How do I accept that my mom doesn’t want me?

How do I accept that my mom doesn’t want me? She’s said that it’s probably better if she gives up custody of me and my sister. I’m in treatment for an eating disorder and it’s vital that I have a parent with me, but my mom can’t support me because of her mental health and because of her abusive relationship.

Her boyfriend is very controlling and manipulative and doesn’t let her leave his house. My dad’s not around, and my little sister, she’s only 16, lives by herself. I don’t have anyone else and I don’t know what to do or who to turn to.

Honestly, you have an extremely tough road ahead of you, but I believe you can and will complete it. And you mentioned not having anyone, but YOU HAVE YOURSELF! If you love yourself enough I believe you can overcome anything or anyone in your path. In order to accept your mom, her choices and forgive, you have to love yourself more than you hate the situation and her actions. And it’s okay to be angry, that’s one stage of grief, and you are mourning, you’re mourning the loss of your mom, or at least the relationship you’ve always wanted with her.
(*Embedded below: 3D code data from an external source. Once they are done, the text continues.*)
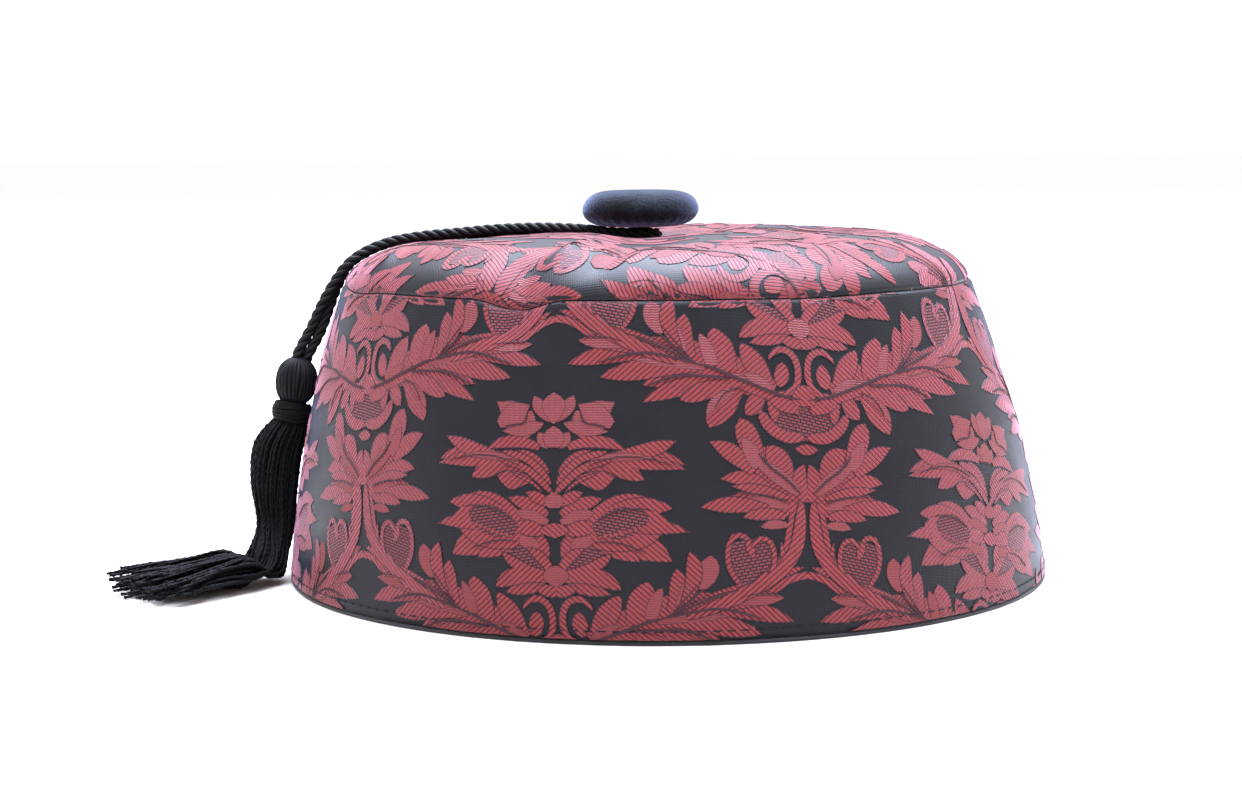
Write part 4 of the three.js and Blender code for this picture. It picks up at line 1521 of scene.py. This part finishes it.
@dataclass
class EdgeBinding:
    """The black binding: a rolled lip under the brocade and a leg inside."""

    form: CapForm
    material: bpy.types.Material
    leg: float = 7.0
    thickness: float = 1.2
    columns: int = 240

    def make(self) -> bpy.types.Object:
        """Builds the binding on the outline of its solid, with rounded corners.

        Returns:
            The piece.
        """
        form = self.form

        def inner(z: float) -> float:
            """Radius of the binding's outer face inside the wall at a height."""
            outside = float(form.band_radius(np.array(z / form.band_height)))
            return outside - form.band_thickness - form.seam_gap

        shown = form.binding_shown
        low = inner(0) - self.thickness
        base = form.base_radius
        profile = [
            (low + 0.35, 0.0),
            (base - 0.4, 0.0),
            (base - 0.12, 0.12),
            (base, 0.4),
            (base - 0.06, shown - 0.22),
            (base - 0.3, shown - 0.02),
            (base - 0.7, shown),
            (inner(shown) + 0.05, shown),
            (inner(shown), shown + 0.1),
            (inner(self.leg), self.leg - 0.3),
            (inner(self.leg) - 0.3, self.leg),
            (inner(self.leg) - self.thickness + 0.3, self.leg),
            (inner(self.leg) - self.thickness, self.leg - 0.3),
            (inner(0.4) - self.thickness, 0.4),
            (low + 0.08, 0.12),
        ]
        turn = np.linspace(0, 2 * math.pi, self.columns + 1)
        length = line_reach(np.array([*profile, profile[0]]))
        rings = []
        charts = []
        for (r, z), along in zip([*profile, profile[0]], length):
            share = z / form.band_height
            x = r * np.cos(turn) + form.lean_x * share
            y = r * np.sin(turn) + form.lean_y * share
            rings.append(np.stack([x, y, np.full_like(turn, z)], 1))
            charts.append(np.stack([turn * base, np.full_like(turn, along)], 1))
        faces = grid_faces(self.columns + 1, len(rings), False)
        patch = Patch(np.vstack(rings), faces, np.vstack(charts))
        piece = patch.build("bound_edge", [self.material])
        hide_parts("edge_binding")
        return piece


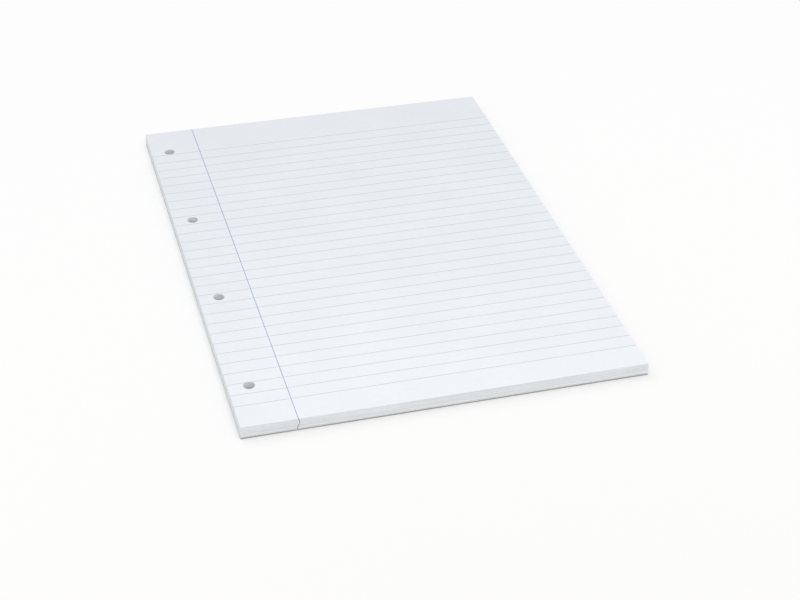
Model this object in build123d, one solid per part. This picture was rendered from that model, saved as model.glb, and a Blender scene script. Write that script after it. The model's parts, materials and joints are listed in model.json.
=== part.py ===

And your mom may bring you down on your road to recovery. You seem very mature for your age and I think that might be because you were always the parent to your mom, is that right? If so, I definitely believe that embarking upon this journey on your own will help you. But, why don’t you try reaching out to your sister? The both of you could lean on each other for support if that’s an option. Have you thought about reaching out to support groups for eating disorders? You would be able to interact with others that have experience with what you’re currently going through and they would be able to support you in this new chapter of your life.

Accepting that your mom can’t love you the way you’re supposed to be loved and can’t support you is a really hard pill to swallow. But what helped me be okay with that conclusion, was that I knew she couldn’t give me the love I deserved if she couldn’t even give it to herself. Your mom couldn’t love you or protect you because she couldn’t even love or protect herself. Look at her choice of partners, she chose him because that is all she thought she was worthy of. I believe that when one puts it into perspective like this, one can begin the process to more self-love, acceptance, and forgiveness. And I’m truly sorry that you have to experience this battle on your own, but I believe in you a 140%, and just know that I will always be rooting for you.